In general, I’ve found them to be very useful as a tool because they free some brain power from the database’s maintenance, which can instead be invested in proper database design and normalization.

A practical example is full-text search. Imagine you want to support search across multiple languages or text configurations. You could store three different generated columns, each using a different text search config:

create table docs (
    id serial primary key,
    body text not null,
    body_fts_simple tsvector
        generated always as (to_tsvector('simple', body)) stored,
    body_fts_en tsvector
        generated always as (to_tsvector('english', body)) stored,
    body_fts_el tsvector
        generated always as (to_tsvector('greek', body)) stored
);

Now you can create indexes on each tsvector column and query depending on the user’s language:

create index on docs using gin (body_fts_simple);
create index on docs using gin (body_fts_en);
create index on docs using gin (body_fts_el);

This way, you avoid triggers, keep your schema declarative, and ensure that Your FTS columns are always consistent with the base text.

One could, of course, bypass storing the data and create an index on the expression, But I’ve found that looking at individual tokens and scores is too often necessary to debug search results and pre-processing steps.

Subsequent updates on the source columns cause a new evaluation of the generated ones, which are then updated according to the function-expression.

You can implement the same logic by using triggers, but good luck maintaining your database’s integrity and your own sanity when scaling that.

Generated columns also allow you to build your tables lego-style, one column at a time. In the wild, I’ve seen generated columns used as a very popular way of “flattening” JSON documents in Postgres. Notice that stored generated columns have been available since PG 12. Since then, a lot of new features have been added to Postgres’ JSON infrastructure: from more elaborate jsonpath expressions to JSON_TABLE functions.

When such JSON facilities weren’t available, or people felt uncomfortable learning advanced jsonpath and preferred to stick to simple operations full of jsonb -> 'k1' -> 'k2', generated columns were a very convenient alternative.

With stored generated columns this was convenient but came at the cost of extra storage, since JSON documents can be quite wordy. For elements that you only ever project in a SELECT clause, this bloat doesn’t buy you much. Virtual generated columns, on the other hand, let you expose those JSON fields as regular columns without duplicating data on disk. You still get a cleaner query surface, but with zero storage overhead.

You can read the thread discussing the original patch from Peter Eisentraut for some more details on the inner workings.

One important tradeoff is performance. Stored columns add some overhead on writes, since every insert or update has to recompute and persist the value. The benefit is that reads are much faster and can leverage indexes directly. Virtual columns do the opposite: they keep writes cheap but make reads do the work at query time.
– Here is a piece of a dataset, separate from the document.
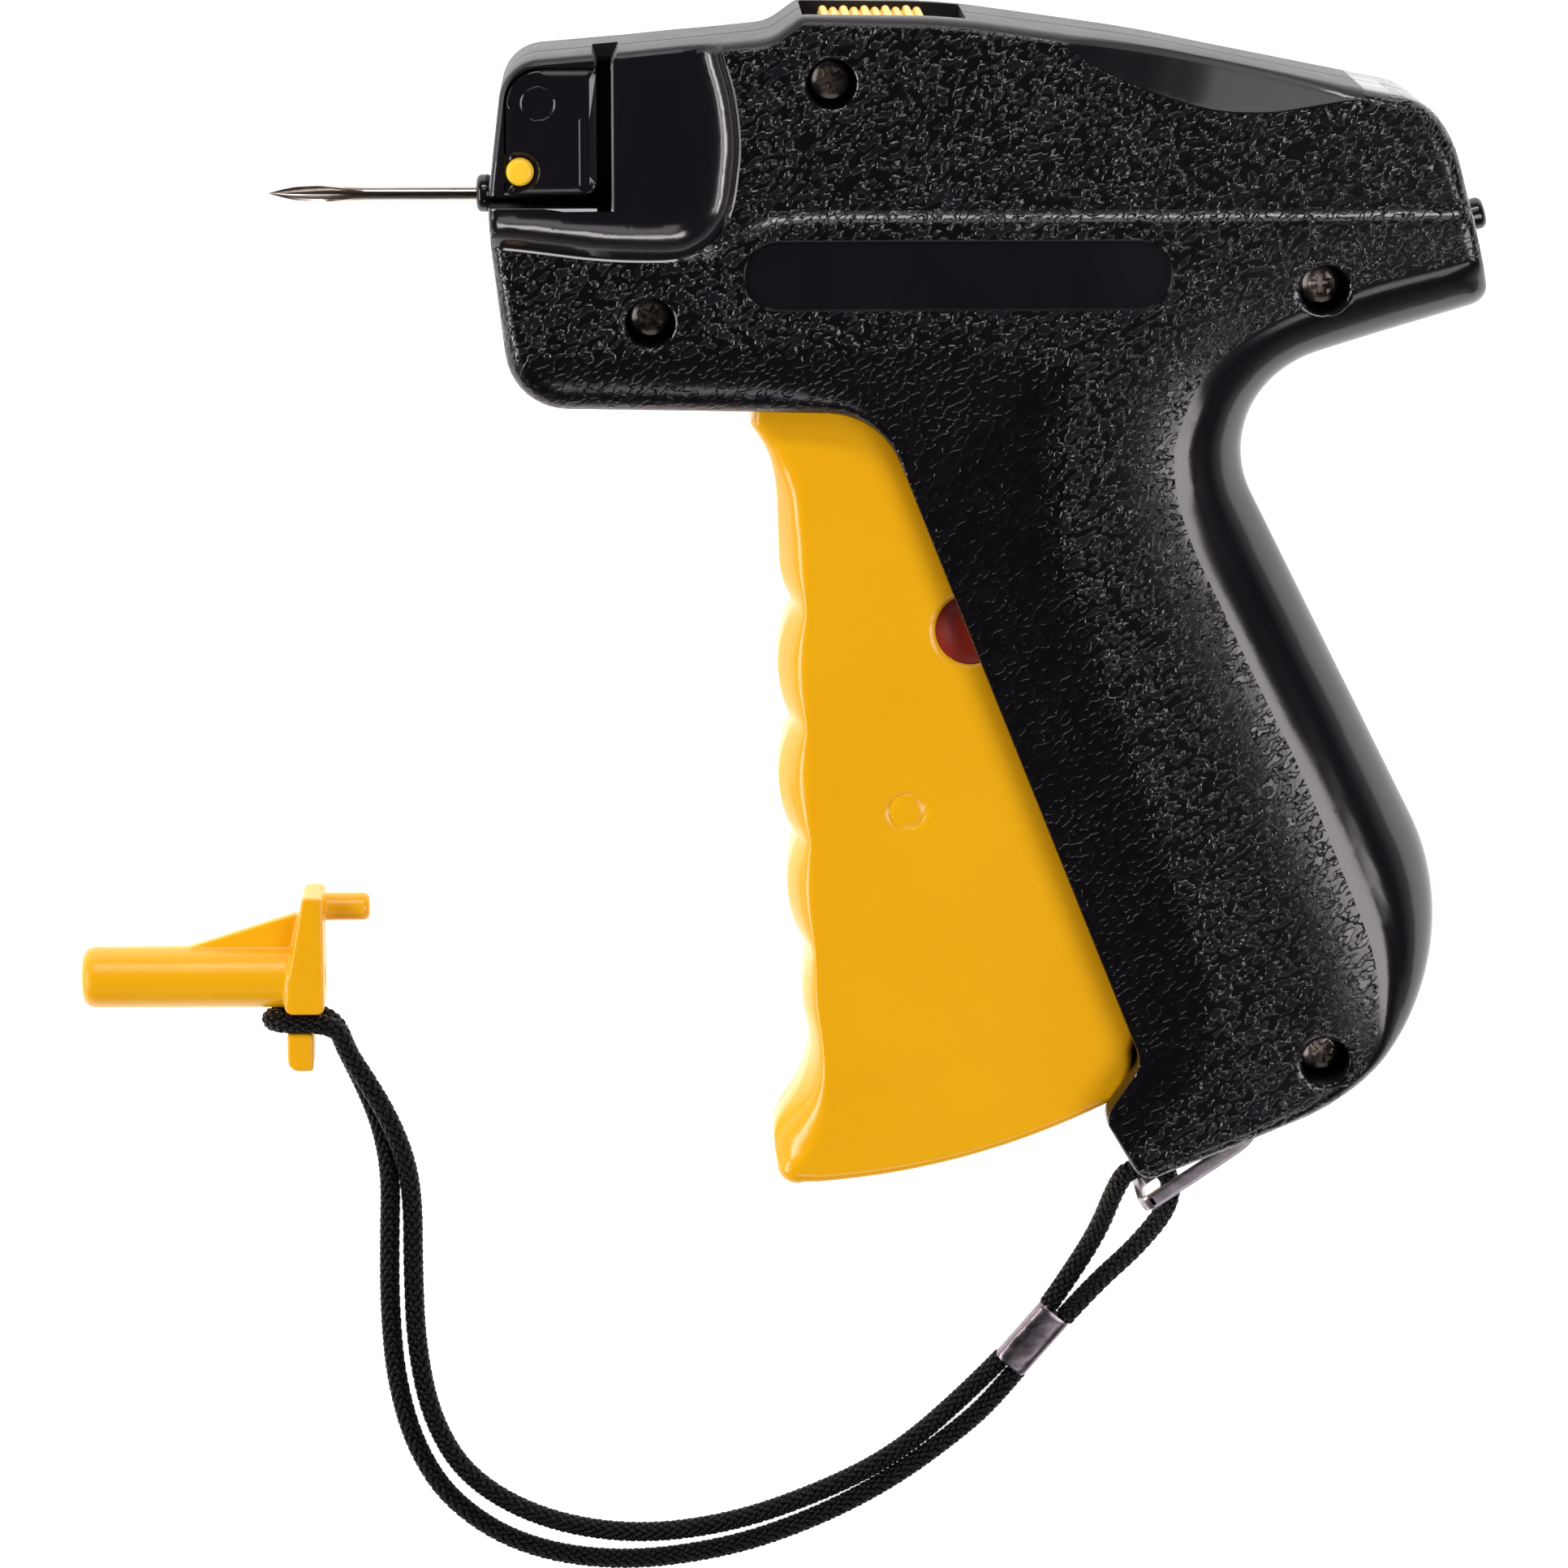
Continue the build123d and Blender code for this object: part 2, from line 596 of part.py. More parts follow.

Think of stored as materialized and virtual as on-demand.

Another practical consideration is schema evolution. Adding a virtual column to a large table is instant, since nothing gets written to disk. Adding a stored column, however, requires backfilling values and may trigger a full table rewrite. That makes virtual columns especially attractive when you want to experiment quickly without locking up your production tables.

There are several limitations on generated columns that are fairly obvious, in that they prevent your database from becoming a spaghetti of events. They’re all listed in the documentation.

There are also some subtle security implications with on-the-fly evaluation, which are discussed in this thread. If your database relies heavily on custom functions or user-defined types, it’s worth reading carefully. Virtual columns can surface surprising behaviors, and without proper planning, attempts to introduce them may lead to some rather spectacular hiccups.